Every year on her birthday, September 24, she claimed she was thirty-six. “Again?” I’d interrogate her, ever the killjoy. “Forever,” she’d insist.
And she got away with this Academy-Award-winning performance, because, despite the weight of her private heartache and the dark corners in her domestic life, her public persona was young and light. “You must lighten up,” she’d admonish me regularly. “It’s not all that bad—considering the alternative.” But Heaven seemed like a fine alternative to me.
When I was young and considered beautiful, men pursued me, as if playing a competitive sport for which I was a winning trophy. They asked me on dates, they confessed (as if I wanted to hear this), in order to be seen with me. In those days, before the women’s movement succeeded in raising quite a few consciousnesses, it was almost universally believed that a young woman could be smart or pretty (never both), so none of these young men listened to anything I had to say.
One date made me take my glasses off when I was with him, because, he said, “You look prettier without your glasses on.”
“But I can’t see,” I protested weakly. “I can’t read the menu.”
“Don’t worry,” he said. “I’ll read it to you.”
And, worst of all, was the rich, professional, older man who, when I was still a naive, church-going virgin, professed love for me and pressed for a hasty wedding. He had a preconceived plan, I learned too late: that I would produce for him a beautiful, blond-haired, blue-eyed baby whom he would abduct and raise as his own. I was merely the means to an end—DNA. Today a man with these designs might readily hire a surrogate to bear his child, but that option wasn’t feasible then. This man had to resort to thievery, criminal behavior, and cruel and enduring lies.
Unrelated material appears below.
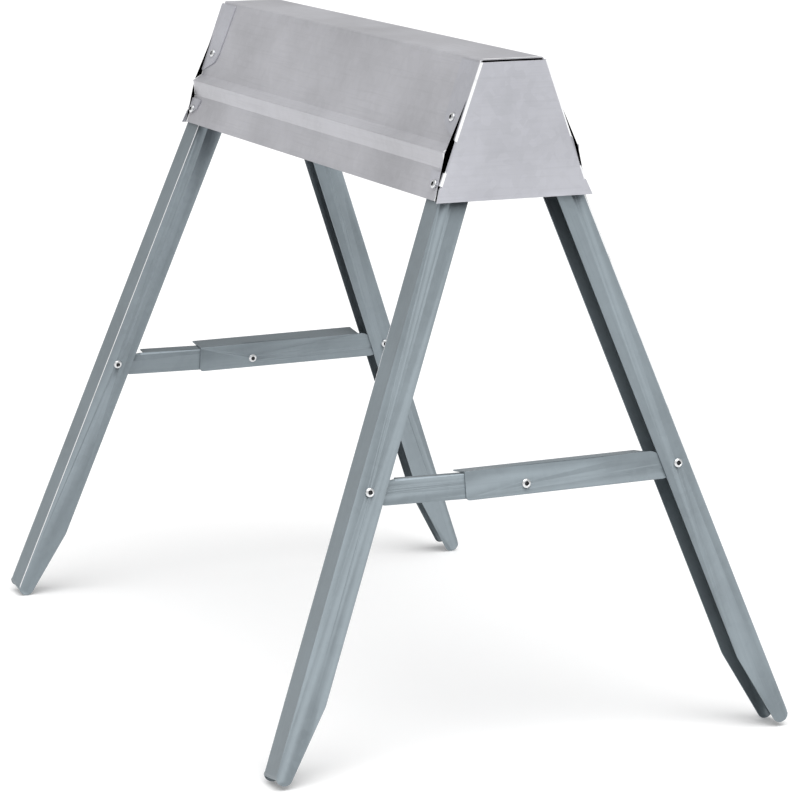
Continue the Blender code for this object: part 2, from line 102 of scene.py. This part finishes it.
class SAWHORSE_PG_sheet(bpy.types.PropertyGroup):
    bend_radius: bpy.props.FloatProperty(
        name="Bend radius",
        description="Outside radius of a folded edge",
        default=0.0024,
        unit="LENGTH",
    )
    edge_break: bpy.props.FloatProperty(
        name="Edge break",
        description="Rounding of every cut edge",
        default=0.00025,
        unit="LENGTH",
    )
    bend_segments: bpy.props.IntProperty(
        name="Bend segments",
        description="Facets across a bend",
        default=5,
        min=1,
    )
    cover_colour: bpy.props.FloatVectorProperty(
        name="Cover",
        description="Zinc colour of the cover",
        default=(0.50, 0.50, 0.53),
        subtype="COLOR",
    )
    cap_colour: bpy.props.FloatVectorProperty(
        name="End caps",
        description="Zinc colour of the end caps",
        default=(0.49, 0.495, 0.535),
        subtype="COLOR",
    )
    leg_colour: bpy.props.FloatVectorProperty(
        name="Legs and brace",
        description="Blue-grey zinc of the legs and brace",
        default=(0.235, 0.275, 0.30),
        subtype="COLOR",
    )
    # Painted highlight: near-white colour put on the rounded bends, standing in for the light the bends
    # catch.
    bend_highlight_colour: bpy.props.FloatVectorProperty(
        name="Worn bends",
        description="Bright metal along the rubbed bends",
        default=(0.93, 0.94, 0.95),
        subtype="COLOR",
    )


class SAWHORSE_PG_rivets(bpy.types.PropertyGroup):
    steps: bpy.props.IntProperty(
        name="Steps",
        description="Facets round a rivet",
        default=40,
        min=12,
    )
    bore_share: bpy.props.FloatProperty(
        name="Recess",
        description="Radius of the mandrel recess as a share of the head's radius",
        default=0.52,
        subtype="FACTOR",
    )
    bore_depth: bpy.props.FloatProperty(
        name="Recess depth",
        description="Depth of the mandrel recess below the head's crown",
        default=0.0016,
        unit="LENGTH",
    )
    colour: bpy.props.FloatVectorProperty(
        name="Rivets",
        description="Bright zinc of the rivets",
        default=(0.80, 0.81, 0.82),
        subtype="COLOR",
    )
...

Not so long ago, when I was still in my fifties, I lived in West Africa, in a place where older women are revered. There, in Mali, it is the older women, wearing the most elaborate and colorful dresses, who lead the women’s long, snake-like line dances. Younger women follow in the older women’s footsteps, imitating their every dip, every stomp, every clap. There, too, as a woman ages she does fewer and fewer household tasks. Instead she becomes a kind of queen, and younger underlings do her bidding. She sits, royally, in a central chair, giving instructions, offering advice, and dispensing wisdom gained from her accumulated years. Seeing this made me wish I’d been born African. I never wanted to leave.
But, ultimately, I did return to the States, to a place where, unlike the way it is in this country’s youth-and-beauty-obsessed dominant culture, elders are honored. My students, mostly Hispanic and Native American from traditional cultures, respect older people, including older women. “My grandma rules!” Sarah Cordova, one of my first students here, said in class one day, and to my happy surprise, many of her classmates nodded. I had found a place to be me.
The face I see in the mirror—now that I’ve reached my sixties—is the face of the older woman I’ve always been. At last I feel whole, connected to this now-weathered outer shell. The past is so blissfully far away, receding in my memory like the shoreline of a war-torn land I’ve managed to escape. I want to don my most colorful dress, dance like an African woman, and sing. I feel, finally, light and free. To men, I’ve become invisible; from other women my age, I no longer sense jealousy. But to me, quite honestly, I’ve never looked more beautiful. And I like to think that Lee, now busy entertaining the angels, is looking down and agreeing.